---------- Data shown ----------

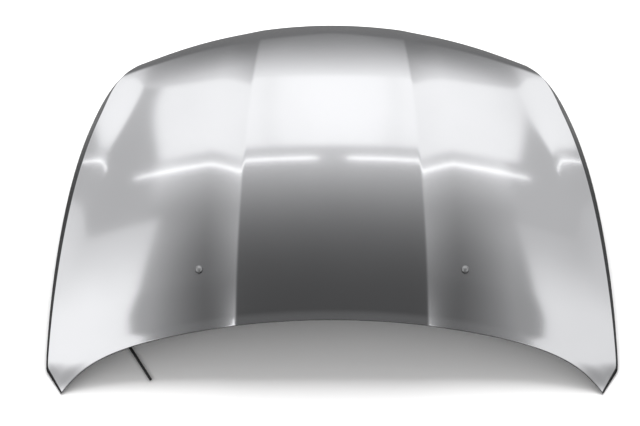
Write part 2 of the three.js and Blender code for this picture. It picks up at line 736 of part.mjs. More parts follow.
function tailRoute() {
  const exit = plan(EXIT_X, EXIT_Y).z;
  const rest = FLOOR + HOSE.outer + GAP;
  return TAIL_PLAN.map(([dx, dy, fall]) =>
    new THREE.Vector3(...fromExit([dx, dy]), Math.max(rest, exit - fall)));
}

// Clip: a flat foot against the web and a ring about the hose
function clip(curve, t) {
  const centre = curve.getPointAt(t);
  const tangent = curve.getTangentAt(t);
  const up = faceAbove(centre, alongZ).normal;
  up.addScaledVector(tangent, -up.dot(tangent)).normalize();
  const side = up.clone().cross(tangent).normalize();
  const radius = HOSE.outer + GAP + 0.15;
  const outer = radius + CLIP.wall;
  const corners = [[-1, -1], [-1, 1], [1, -1], [1, 1], [0, 0]].map(([a, b]) =>
    centre.clone().addScaledVector(side, a * outer).addScaledVector(tangent, b * CLIP.width / 2));
  const top = Math.min(...corners.map((point) => faceAbove(point, up).distance)) - GAP;
  const shape = new THREE.Shape();
  shape.moveTo(-outer, top);
  shape.lineTo(-outer, 0);
  shape.absarc(0, 0, outer, Math.PI, 2 * Math.PI, false);
  shape.lineTo(outer, top);
  shape.closePath();
  shape.holes.push(new THREE.Path().absarc(0, 0, radius / Math.cos(Math.PI / 12), 0, 2 * Math.PI));
  const block = new THREE.ExtrudeGeometry(shape, {
    depth: CLIP.width, bevelEnabled: false, curveSegments: 6,
  });
  block.translate(0, 0, -CLIP.width / 2);
  const matrix = new THREE.Matrix4().makeBasis(side, up, tangent).setPosition(centre);
  return block.applyMatrix4(matrix);
}

// Mastic pad between a bonding flange and the skin
function masticPad([x, y], angle) {
  const body = new Body();
  const count = 10;
  const loop = (depth) => Array.from({ length: count }, (_, i) => {
    const a = (2 * Math.PI * i) / count;
    const [p, q] = [(PAD.length / 2) * Math.cos(a), (PAD.width / 2) * Math.sin(a)];
    const px = x + p * Math.cos(angle) - q * Math.sin(angle);
    const py = y + p * Math.sin(angle) + q * Math.cos(angle);
    return body.add(below(...locate(px, py), depth));
  });
  const cap = (ring, reverse) => {
    const order = reverse ? [...ring].reverse() : ring;
    for (let i = 1; i < count - 1; i += 1) body.faces.push(order[0], order[i], order[i + 1]);
  };
  const [top, under] = [loop(PAD.top), loop(PAD.under)];
  cap(top, false);
  cap(under, true);
  body.band(top, under);
  return body.geometry();
}

// Pads sit beside a rib, at given parts of its length
function ribPads([from, to], parts) {
  const angle = Math.atan2(to[1] - from[1], to[0] - from[0]);
  const offset = RIB_WEB / 2 + WALL_RUN + BOND_WIDTH / 2;
  return parts.map(([part, hand]) => {
    const x = mix(from[0], to[0], part) - hand * offset * Math.sin(angle);
    const y = mix(from[1], to[1], part) + hand * offset * Math.cos(angle);
    return masticPad([x, y], angle);
  });
}

const PADS = [
  ...ribPads(DIAGONAL, [[0.64, 1], [0.78, 1], [0.86, -1]]),
  ...ribPads(mirrored(DIAGONAL), [[0.64, -1], [0.78, -1], [0.86, 1]]),
  ...ribPads(CROSS_RIB, [[0.2, 1], [0.8, 1], [0.5, 1]]),
  ...ribPads(REAR_RIB, [[0.4, -1]]),
  ...ribPads(mirrored(REAR_RIB), [[0.4, 1]]),
];

// Colours of the materials
const PAINT = { color: 0x9c9ea3, roughness: 0.3, metalness: 0.7 };
const INNER_PAINT = { color: 0x85888d, roughness: 0.45, metalness: 0.5 };
const STEEL = { color: 0xa8abad, roughness: 0.35, metalness: 1 };
const DARK_PLASTIC = { color: 0x1b1c1e, roughness: 0.55, metalness: 0 };
const JET_PLASTIC = { color: 0x2b2d30, roughness: 0.35, metalness: 0 };
const RUBBER = { color: 0x141414, roughness: 0.8, metalness: 0 };
const MASTIC = { color: 0x4a4843, roughness: 0.9, metalness: 0 };

const group = new THREE.Group();
group.name = 'car_bonnet';

function add(name, geometry, look) {
  const mesh = new THREE.Mesh(geometry, new THREE.MeshStandardMaterial(look));
  mesh.name = name;
  group.add(mesh);
}

const skinHoles = JETS.map(({ matrix }) => drumAt(matrix, 0, 0, JET.hole, -12, 8, 18));
const skin = cut(makeSkin(), ...skinHoles);
add('outer_skin', skin, PAINT);
add('inner_frame', frame, INNER_PAINT);

// Hinge plates with their weld nuts
const plateBottom = trayTop + GAP;
[TRAY_LEFT, TRAY_RIGHT].forEach((tray) => {
  const { width, length } = tray.size;
  add(`hinge_plate_${tray.name}`, plate(tray, width - 6, length - 8, plateBottom,
    plateBottom + PLATE, BOLT_HOLE), STEEL);
  boltPlaces(tray).forEach((place, k) => {
    const end = k ? 'front' : 'rear';
    add(`hinge_nut_${tray.name}_${end}`, weldNut(tray, place, plateBottom + PLATE + GAP), STEEL);
  });
});

// Latch plate, striker and their fasteners
const latchTop = plateBottom + PLATE;
const strikerTop = trayUnder - GAP;
const strikerUnder = strikerTop - 2.5;
const { width: latchWidth, length: latchLength } = LATCH_TRAY;
add('latch_plate', plate(TRAY_LATCH, latchWidth - 8, latchLength - 8, plateBottom, latchTop,
  BOLT.hole), STEEL);
add('striker_plate', plate(TRAY_LATCH, STRIKER.plateLength, STRIKER.plateWidth, strikerUnder,
  strikerTop, BOLT.hole), STEEL);
boltPlaces(TRAY_LATCH).forEach((place, k) => {
  const hand = k ? 'right' : 'left';
  add(`latch_nut_${hand}`, weldNut(TRAY_LATCH, place, latchTop + GAP), STEEL);
  add(`striker_bolt_${hand}`, flangeBolt(TRAY_LATCH, place, strikerUnder - GAP,
    latchTop + GAP + NUT.height + 2), STEEL);
});

function strikerLoop() {
  const half = STRIKER.span / 2;
  const top = strikerUnder - GAP;
  const bend = top - STRIKER.drop + half;
  const path = new THREE.CurvePath();
  const at = (x, z) => new THREE.Vector3(x, 0, z);
  const arc = Array.from({ length: 9 }, (_, i) => {
    const a = Math.PI + (Math.PI * i) / 8;
    return at(half * Math.cos(a), bend + half * Math.sin(a));
  });
  const stations = [at(-half, top), at(-half, (top + bend) / 2), ...arc,
    at(half, (top + bend) / 2), at(half, top)];
  path.add(new THREE.CatmullRomCurve3(stations, false, 'centripetal'));
  return placed(swept(path, STRIKER.rod, 18, 10), TRAY_LATCH.matrix);
}

add('striker_loop', strikerLoop(), STEEL);

// Washer jets, gaskets and hoses
JETS.forEach(({ name, matrix, nipple }) => {
  add(`washer_jet_${name}`, placed(jetBody(nipple), matrix), JET_PLASTIC);
  const ring = fuse(turned([[0, GAP], [9.4, GAP], [9.4, 1], [0, 1]], 18));
  add(`jet_gasket_${name}`, placed(cut(ring, drumAt(origin, 0, 0, JET.hole, -1, 2)), matrix),
    RUBBER);
});
add('hose_tee', teeBody(), DARK_PLASTIC);

const bridge = nippleRun(JET_LEFT.matrix, down, JET_LEFT.nipple, JET.stem + 2 * GAP);
const bridgeEnd = down.clone().addScaledVector(JET_LEFT.nipple, TEE.offset - hoseStart)
  .applyMatrix4(JET_LEFT.matrix);
const jetHose = hose([...bridge.slice(0, 3), bridgeEnd], 3);
const crossHose = hose(crossRoute(), 40);
const supplyHose = hose(supplyRoute(), 22, 16, 0);
const tail = hose(tailRoute(), 24, 0, 14);
add('hose_jet_left', jetHose.geometry, RUBBER);
add('hose_cross', crossHose.geometry, RUBBER);
add('hose_supply', supplyHose.geometry, RUBBER);
add('hose_tail', tail.geometry, RUBBER);
[[crossHose, 0.22], [crossHose, 0.46], [crossHose, 0.69], [supplyHose, 0.97]].forEach(
  ([{ curve }, t], k) => add(`hose_clip_${k + 1}`, clip(curve, t), DARK_PLASTIC));

// Rubber buffers under the side channels
[SIDE_LENGTH - 485.5, SIDE_LENGTH - 195.5].forEach((y) => [-1, 1].forEach((hand) => {
  const v = y / SIDE_LENGTH;
  const x = hand * (sideX(v) - flangeWidth(v) - WALL_RUN - RING_WEB.side / 2);
  const top = -1.5 * GAP;
  const buffer = turned([[0, top - BUFFER.height], [BUFFER.tip, top - BUFFER.height],
    [BUFFER.foot, top - BUFFER.neck], [BUFFER.foot, top], [0, top]], 16);
  const end = y < SIDE_LENGTH / 2 ? 'rear' : 'front';
  const name = `edge_buffer_${hand < 0 ? 'left' : 'right'}_${end}`;
  add(name, placed(buffer, webSeat(x, y)), RUBBER);
}));

PADS.forEach((geometry, k) => add(`mastic_pad_${k + 1}`, geometry, MASTIC));

// The origin goes to the middle of the outline, on the floor
skin.computeBoundingBox();
const shift = [0, -FRONT_EDGE_Y / 2, -skin.boundingBox.min.z];
group.children.forEach((mesh) => mesh.geometry.translate(...shift));

export default group;
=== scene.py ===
"""A car bonnet taken off its car, lying skin up on a white studio floor.

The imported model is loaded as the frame. The outer skin, washer jets, gaskets, hoses and
striker loop are modelled again here in finer form, and the other nodes keep their shape
and get their finish. Lengths are in millimetres up to the point where a mesh is written,
and the mesh itself is in metres.
"""
from __future__ import annotations

import logging
import math
from dataclasses import dataclass, field, replace
from enum import Enum
from typing import Any, Callable, Sequence

import bpy
import numpy as np
from mathutils import Matrix, Vector


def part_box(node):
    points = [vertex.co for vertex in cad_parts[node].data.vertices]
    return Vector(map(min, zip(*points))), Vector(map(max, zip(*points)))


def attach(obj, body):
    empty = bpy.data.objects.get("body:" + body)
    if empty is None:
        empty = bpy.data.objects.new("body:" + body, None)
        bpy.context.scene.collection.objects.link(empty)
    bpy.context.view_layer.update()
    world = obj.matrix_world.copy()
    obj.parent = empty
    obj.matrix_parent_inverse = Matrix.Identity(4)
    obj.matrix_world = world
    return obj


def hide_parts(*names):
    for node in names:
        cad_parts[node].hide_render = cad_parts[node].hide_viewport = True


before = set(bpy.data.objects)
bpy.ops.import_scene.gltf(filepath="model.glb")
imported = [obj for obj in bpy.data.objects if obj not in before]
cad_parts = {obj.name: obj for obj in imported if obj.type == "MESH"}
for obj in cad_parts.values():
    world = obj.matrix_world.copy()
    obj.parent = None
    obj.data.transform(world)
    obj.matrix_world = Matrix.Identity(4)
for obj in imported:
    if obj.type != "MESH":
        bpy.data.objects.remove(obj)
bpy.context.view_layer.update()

LOG = logging.getLogger("bonnet")
MM = 0.001
BODY = "root"
FRONT_EDGE = 1006.7
LACQUER_ROUGHNESS = 0.03


# Shader sheets


class Wire:
    """One output of a node sheet, with arithmetic that adds Math nodes."""

    def __init__(self, sheet: "Sheet", socket: Any) -> None:
        """Keeps the sheet and the socket."""
        self.sheet = sheet
        self.socket = socket

    def _math(self, operation: str, first: Any, second: Any = None) -> "Wire":
        """Adds one Math node.

        Args:
            operation: the node's operation.
            first: a wire or a number.
            second: a wire or a number, or None where the operation has one input.

        Returns:
            The result as a wire.
        """
        inputs = {0: first} if second is None else {0: first, 1: second}
        return self.sheet.node("ShaderNodeMath", {"operation": operation}, inputs)

    def __add__(self, other: Any) -> "Wire":
        """Sum."""
        return self._math("ADD", self, other)

    __radd__ = __add__

    def __sub__(self, other: Any) -> "Wire":
        """Difference."""
        return self._math("SUBTRACT", self, other)

    def __rsub__(self, other: Any) -> "Wire":
        """Difference from a number."""
        return self._math("SUBTRACT", other, self)

    def __mul__(self, other: Any) -> "Wire":
        """Product."""
        return self._math("MULTIPLY", self, other)

    __rmul__ = __mul__

    def __pow__(self, other: float) -> "Wire":
        """Power."""
        return self._math("POWER", self, other)

    def mixed(self, other: Any, share: "Wire") -> "Wire":
        """This value where share is 0 and the other where it is 1."""
        return self + (other - self) * share

    def size(self) -> "Wire":
        """Absolute value."""
        return self._math("ABSOLUTE", self)

    def angle(self, other: "Wire") -> "Wire":
        """Angle of (self, other) in degrees, from the arc tangent."""
        return self._math("ARCTAN2", self, other) * math.degrees(1.0)

    def _range(self, kind: str, low: float, high: float) -> "Wire":
        """Maps low to 0 and high to 1."""
        return self.sheet.node("ShaderNodeMapRange", {"interpolation_type": kind}, {
            "Value": self, "From Min": low, "From Max": high, "To Min": 0.0, "To Max": 1.0})

    def step(self, low: float, high: float) -> "Wire":
        """Smooth step that is 0 at low and 1 at high; low may be the larger."""
        return self._range("SMOOTHSTEP", low, high)

    def ramp(self, low: float, high: float) -> "Wire":
        """Straight ramp that is 0 at low and 1 at high; low may be the larger."""
        return self._range("LINEAR", low, high)

    def window(self, low: float, high: float, soft: float) -> "Wire":
        """Smooth window that is 1 between low and high and fades over soft at both ends."""
        return self.step(low - soft, low + soft) * self.step(high + soft, high - soft)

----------

Objective:
Go through the material above and output exactly the lines from the one containing "on the floor" through the one containing "from __future__ import annotations".

Written answer:
// The origin goes to the middle of the outline, on the floor
skin.computeBoundingBox();
const shift = [0, -FRONT_EDGE_Y / 2, -skin.boundingBox.min.z];
group.children.forEach((mesh) => mesh.geometry.translate(...shift));

export default group;
=== scene.py ===
"""A car bonnet taken off its car, lying skin up on a white studio floor.

The imported model is loaded as the frame. The outer skin, washer jets, gaskets, hoses and
striker loop are modelled again here in finer form, and the other nodes keep their shape
and get their finish. Lengths are in millimetres up to the point where a mesh is written,
and the mesh itself is in metres.
"""
from __future__ import annotations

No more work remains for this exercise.